■ Supplied information:

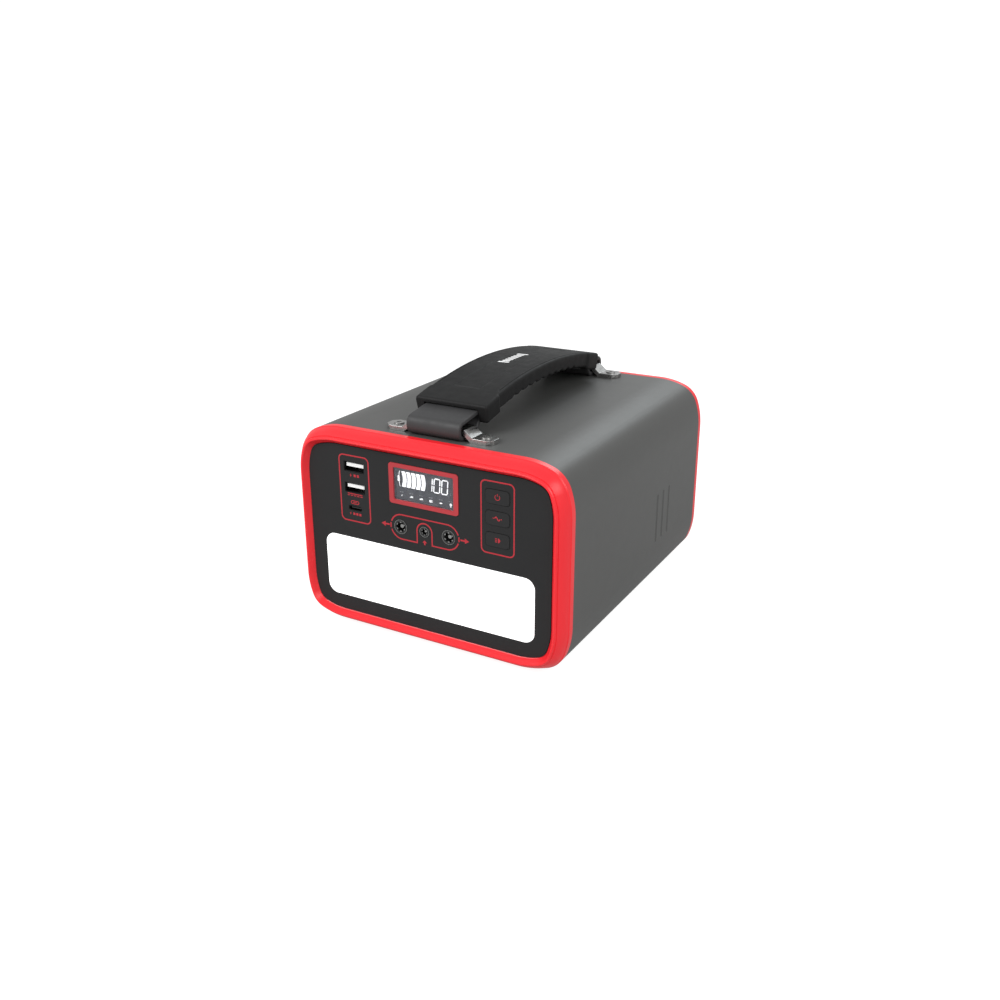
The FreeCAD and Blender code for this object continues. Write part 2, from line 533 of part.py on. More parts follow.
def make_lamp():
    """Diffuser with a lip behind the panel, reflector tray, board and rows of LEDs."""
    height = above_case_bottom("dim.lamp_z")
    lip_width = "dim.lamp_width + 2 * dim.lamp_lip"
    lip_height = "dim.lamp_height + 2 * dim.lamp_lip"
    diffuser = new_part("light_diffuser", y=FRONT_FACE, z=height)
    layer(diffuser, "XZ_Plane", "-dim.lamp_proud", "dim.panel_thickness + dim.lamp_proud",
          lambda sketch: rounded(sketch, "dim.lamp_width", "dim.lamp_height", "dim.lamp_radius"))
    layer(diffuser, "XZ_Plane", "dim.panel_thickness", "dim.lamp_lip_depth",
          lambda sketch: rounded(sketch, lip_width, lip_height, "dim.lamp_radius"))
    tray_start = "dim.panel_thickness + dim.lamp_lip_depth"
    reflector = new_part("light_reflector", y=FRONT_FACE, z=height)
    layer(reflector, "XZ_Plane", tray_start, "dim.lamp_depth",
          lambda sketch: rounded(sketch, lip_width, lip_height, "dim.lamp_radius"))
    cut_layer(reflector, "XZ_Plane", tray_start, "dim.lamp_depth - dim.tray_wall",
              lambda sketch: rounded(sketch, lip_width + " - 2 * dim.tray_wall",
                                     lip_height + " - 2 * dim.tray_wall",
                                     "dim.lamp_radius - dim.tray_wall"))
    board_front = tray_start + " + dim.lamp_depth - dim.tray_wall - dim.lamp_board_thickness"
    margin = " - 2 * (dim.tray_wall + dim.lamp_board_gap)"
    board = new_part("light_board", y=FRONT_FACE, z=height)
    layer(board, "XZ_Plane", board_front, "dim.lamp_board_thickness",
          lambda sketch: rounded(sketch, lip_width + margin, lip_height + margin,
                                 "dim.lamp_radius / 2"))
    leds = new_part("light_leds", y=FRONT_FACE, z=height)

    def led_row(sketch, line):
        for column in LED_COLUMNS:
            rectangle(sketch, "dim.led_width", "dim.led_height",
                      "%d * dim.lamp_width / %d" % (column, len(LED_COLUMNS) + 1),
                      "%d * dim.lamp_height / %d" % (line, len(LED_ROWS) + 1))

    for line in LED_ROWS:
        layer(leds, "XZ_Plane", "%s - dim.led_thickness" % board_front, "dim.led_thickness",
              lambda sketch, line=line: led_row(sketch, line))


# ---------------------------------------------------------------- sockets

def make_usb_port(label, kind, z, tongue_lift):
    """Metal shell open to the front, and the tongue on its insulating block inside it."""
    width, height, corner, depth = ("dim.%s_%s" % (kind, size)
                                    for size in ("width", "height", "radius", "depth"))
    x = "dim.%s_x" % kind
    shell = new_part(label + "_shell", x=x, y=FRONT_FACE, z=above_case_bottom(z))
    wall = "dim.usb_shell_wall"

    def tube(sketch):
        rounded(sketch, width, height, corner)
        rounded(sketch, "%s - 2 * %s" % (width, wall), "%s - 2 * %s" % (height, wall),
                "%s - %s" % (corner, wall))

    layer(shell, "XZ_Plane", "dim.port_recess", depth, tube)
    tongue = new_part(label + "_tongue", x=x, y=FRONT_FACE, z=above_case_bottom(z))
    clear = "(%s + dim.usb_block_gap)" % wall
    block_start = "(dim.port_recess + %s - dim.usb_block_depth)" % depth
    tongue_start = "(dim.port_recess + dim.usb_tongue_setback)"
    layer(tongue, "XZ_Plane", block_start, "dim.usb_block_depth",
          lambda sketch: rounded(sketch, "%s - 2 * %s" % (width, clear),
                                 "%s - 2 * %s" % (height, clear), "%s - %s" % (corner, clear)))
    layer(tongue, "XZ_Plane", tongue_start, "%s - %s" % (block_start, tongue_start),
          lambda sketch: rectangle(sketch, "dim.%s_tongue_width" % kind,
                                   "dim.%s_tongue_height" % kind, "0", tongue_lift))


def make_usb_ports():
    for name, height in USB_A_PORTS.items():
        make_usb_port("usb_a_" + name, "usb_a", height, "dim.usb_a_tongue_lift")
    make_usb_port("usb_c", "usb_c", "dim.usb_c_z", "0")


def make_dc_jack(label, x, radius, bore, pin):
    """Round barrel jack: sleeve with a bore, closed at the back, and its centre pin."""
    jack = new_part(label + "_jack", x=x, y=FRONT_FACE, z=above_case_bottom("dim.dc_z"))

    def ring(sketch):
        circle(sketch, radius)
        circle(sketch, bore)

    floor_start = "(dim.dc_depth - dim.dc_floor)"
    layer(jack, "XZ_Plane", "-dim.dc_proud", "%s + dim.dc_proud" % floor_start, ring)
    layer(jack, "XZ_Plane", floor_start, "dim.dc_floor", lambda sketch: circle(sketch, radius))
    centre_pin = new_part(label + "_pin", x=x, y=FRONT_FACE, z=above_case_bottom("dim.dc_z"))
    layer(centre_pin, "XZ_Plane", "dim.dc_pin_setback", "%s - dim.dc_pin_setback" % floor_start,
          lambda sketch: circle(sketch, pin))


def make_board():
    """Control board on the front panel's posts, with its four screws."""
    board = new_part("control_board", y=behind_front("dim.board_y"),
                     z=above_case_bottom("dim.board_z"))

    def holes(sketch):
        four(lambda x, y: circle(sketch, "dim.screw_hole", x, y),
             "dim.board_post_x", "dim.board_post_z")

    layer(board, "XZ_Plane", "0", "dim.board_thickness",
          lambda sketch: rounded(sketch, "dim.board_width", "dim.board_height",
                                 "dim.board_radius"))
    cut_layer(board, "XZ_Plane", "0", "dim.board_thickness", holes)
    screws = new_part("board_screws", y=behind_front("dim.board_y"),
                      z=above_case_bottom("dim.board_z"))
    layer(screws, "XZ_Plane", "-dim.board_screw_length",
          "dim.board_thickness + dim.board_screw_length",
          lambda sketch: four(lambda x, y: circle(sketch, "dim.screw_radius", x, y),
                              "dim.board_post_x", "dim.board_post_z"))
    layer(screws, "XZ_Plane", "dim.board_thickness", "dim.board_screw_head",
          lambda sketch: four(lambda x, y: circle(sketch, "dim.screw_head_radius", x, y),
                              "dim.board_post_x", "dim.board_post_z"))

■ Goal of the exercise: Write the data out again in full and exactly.

■ Answer below:
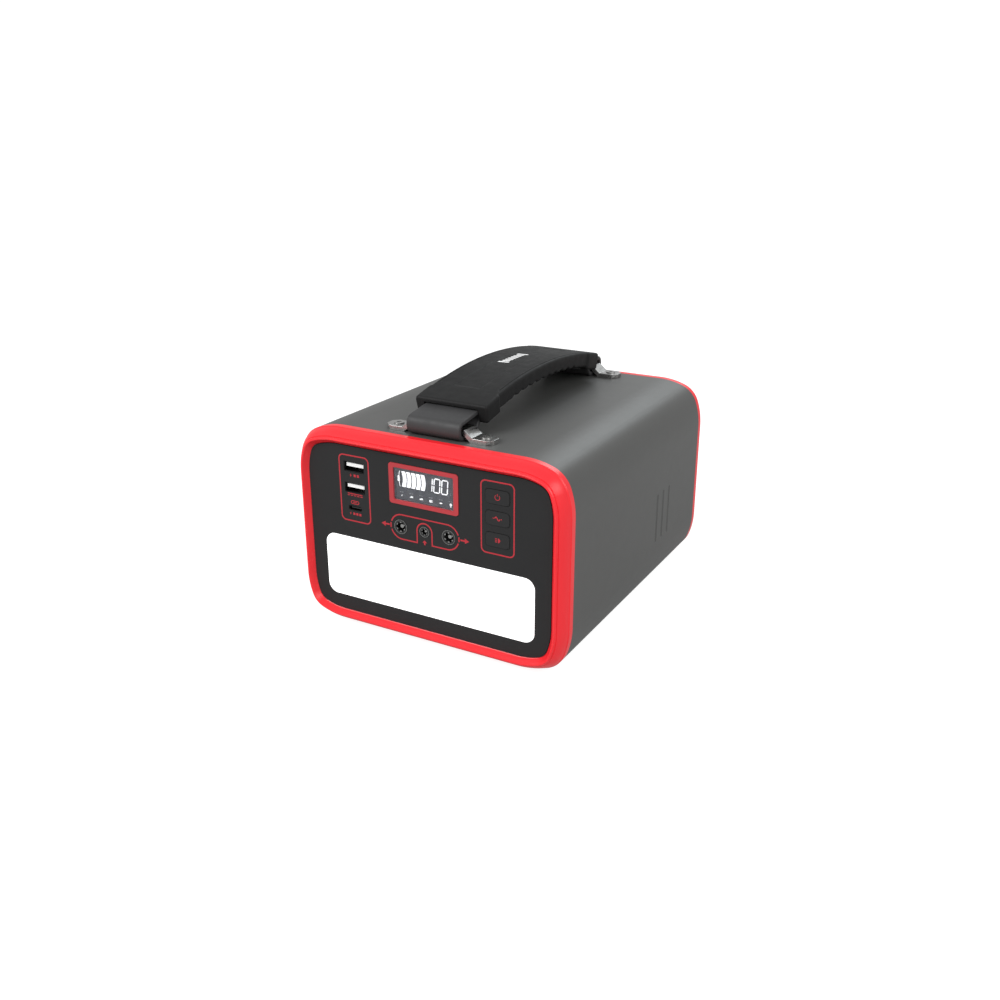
The FreeCAD and Blender code for this object continues. Write part 2, from line 533 of part.py on. More parts follow.
def make_lamp():
    """Diffuser with a lip behind the panel, reflector tray, board and rows of LEDs."""
    height = above_case_bottom("dim.lamp_z")
    lip_width = "dim.lamp_width + 2 * dim.lamp_lip"
    lip_height = "dim.lamp_height + 2 * dim.lamp_lip"
    diffuser = new_part("light_diffuser", y=FRONT_FACE, z=height)
    layer(diffuser, "XZ_Plane", "-dim.lamp_proud", "dim.panel_thickness + dim.lamp_proud",
          lambda sketch: rounded(sketch, "dim.lamp_width", "dim.lamp_height", "dim.lamp_radius"))
    layer(diffuser, "XZ_Plane", "dim.panel_thickness", "dim.lamp_lip_depth",
          lambda sketch: rounded(sketch, lip_width, lip_height, "dim.lamp_radius"))
    tray_start = "dim.panel_thickness + dim.lamp_lip_depth"
    reflector = new_part("light_reflector", y=FRONT_FACE, z=height)
    layer(reflector, "XZ_Plane", tray_start, "dim.lamp_depth",
          lambda sketch: rounded(sketch, lip_width, lip_height, "dim.lamp_radius"))
    cut_layer(reflector, "XZ_Plane", tray_start, "dim.lamp_depth - dim.tray_wall",
              lambda sketch: rounded(sketch, lip_width + " - 2 * dim.tray_wall",
                                     lip_height + " - 2 * dim.tray_wall",
                                     "dim.lamp_radius - dim.tray_wall"))
    board_front = tray_start + " + dim.lamp_depth - dim.tray_wall - dim.lamp_board_thickness"
    margin = " - 2 * (dim.tray_wall + dim.lamp_board_gap)"
    board = new_part("light_board", y=FRONT_FACE, z=height)
    layer(board, "XZ_Plane", board_front, "dim.lamp_board_thickness",
          lambda sketch: rounded(sketch, lip_width + margin, lip_height + margin,
                                 "dim.lamp_radius / 2"))
    leds = new_part("light_leds", y=FRONT_FACE, z=height)

    def led_row(sketch, line):
        for column in LED_COLUMNS:
            rectangle(sketch, "dim.led_width", "dim.led_height",
                      "%d * dim.lamp_width / %d" % (column, len(LED_COLUMNS) + 1),
                      "%d * dim.lamp_height / %d" % (line, len(LED_ROWS) + 1))

    for line in LED_ROWS:
        layer(leds, "XZ_Plane", "%s - dim.led_thickness" % board_front, "dim.led_thickness",
              lambda sketch, line=line: led_row(sketch, line))


# ---------------------------------------------------------------- sockets

def make_usb_port(label, kind, z, tongue_lift):
    """Metal shell open to the front, and the tongue on its insulating block inside it."""
    width, height, corner, depth = ("dim.%s_%s" % (kind, size)
                                    for size in ("width", "height", "radius", "depth"))
    x = "dim.%s_x" % kind
    shell = new_part(label + "_shell", x=x, y=FRONT_FACE, z=above_case_bottom(z))
    wall = "dim.usb_shell_wall"

    def tube(sketch):
        rounded(sketch, width, height, corner)
        rounded(sketch, "%s - 2 * %s" % (width, wall), "%s - 2 * %s" % (height, wall),
                "%s - %s" % (corner, wall))

    layer(shell, "XZ_Plane", "dim.port_recess", depth, tube)
    tongue = new_part(label + "_tongue", x=x, y=FRONT_FACE, z=above_case_bottom(z))
    clear = "(%s + dim.usb_block_gap)" % wall
    block_start = "(dim.port_recess + %s - dim.usb_block_depth)" % depth
    tongue_start = "(dim.port_recess + dim.usb_tongue_setback)"
    layer(tongue, "XZ_Plane", block_start, "dim.usb_block_depth",
          lambda sketch: rounded(sketch, "%s - 2 * %s" % (width, clear),
                                 "%s - 2 * %s" % (height, clear), "%s - %s" % (corner, clear)))
    layer(tongue, "XZ_Plane", tongue_start, "%s - %s" % (block_start, tongue_start),
          lambda sketch: rectangle(sketch, "dim.%s_tongue_width" % kind,
                                   "dim.%s_tongue_height" % kind, "0", tongue_lift))


def make_usb_ports():
    for name, height in USB_A_PORTS.items():
        make_usb_port("usb_a_" + name, "usb_a", height, "dim.usb_a_tongue_lift")
    make_usb_port("usb_c", "usb_c", "dim.usb_c_z", "0")


def make_dc_jack(label, x, radius, bore, pin):
    """Round barrel jack: sleeve with a bore, closed at the back, and its centre pin."""
    jack = new_part(label + "_jack", x=x, y=FRONT_FACE, z=above_case_bottom("dim.dc_z"))

    def ring(sketch):
        circle(sketch, radius)
        circle(sketch, bore)

    floor_start = "(dim.dc_depth - dim.dc_floor)"
    layer(jack, "XZ_Plane", "-dim.dc_proud", "%s + dim.dc_proud" % floor_start, ring)
    layer(jack, "XZ_Plane", floor_start, "dim.dc_floor", lambda sketch: circle(sketch, radius))
    centre_pin = new_part(label + "_pin", x=x, y=FRONT_FACE, z=above_case_bottom("dim.dc_z"))
    layer(centre_pin, "XZ_Plane", "dim.dc_pin_setback", "%s - dim.dc_pin_setback" % floor_start,
          lambda sketch: circle(sketch, pin))


def make_board():
    """Control board on the front panel's posts, with its four screws."""
    board = new_part("control_board", y=behind_front("dim.board_y"),
                     z=above_case_bottom("dim.board_z"))

    def holes(sketch):
        four(lambda x, y: circle(sketch, "dim.screw_hole", x, y),
             "dim.board_post_x", "dim.board_post_z")

    layer(board, "XZ_Plane", "0", "dim.board_thickness",
          lambda sketch: rounded(sketch, "dim.board_width", "dim.board_height",
                                 "dim.board_radius"))
    cut_layer(board, "XZ_Plane", "0", "dim.board_thickness", holes)
    screws = new_part("board_screws", y=behind_front("dim.board_y"),
                      z=above_case_bottom("dim.board_z"))
    layer(screws, "XZ_Plane", "-dim.board_screw_length",
          "dim.board_thickness + dim.board_screw_length",
          lambda sketch: four(lambda x, y: circle(sketch, "dim.screw_radius", x, y),
                              "dim.board_post_x", "dim.board_post_z"))
    layer(screws, "XZ_Plane", "dim.board_thickness", "dim.board_screw_head",
          lambda sketch: four(lambda x, y: circle(sketch, "dim.screw_head_radius", x, y),
                              "dim.board_post_x", "dim.board_post_z"))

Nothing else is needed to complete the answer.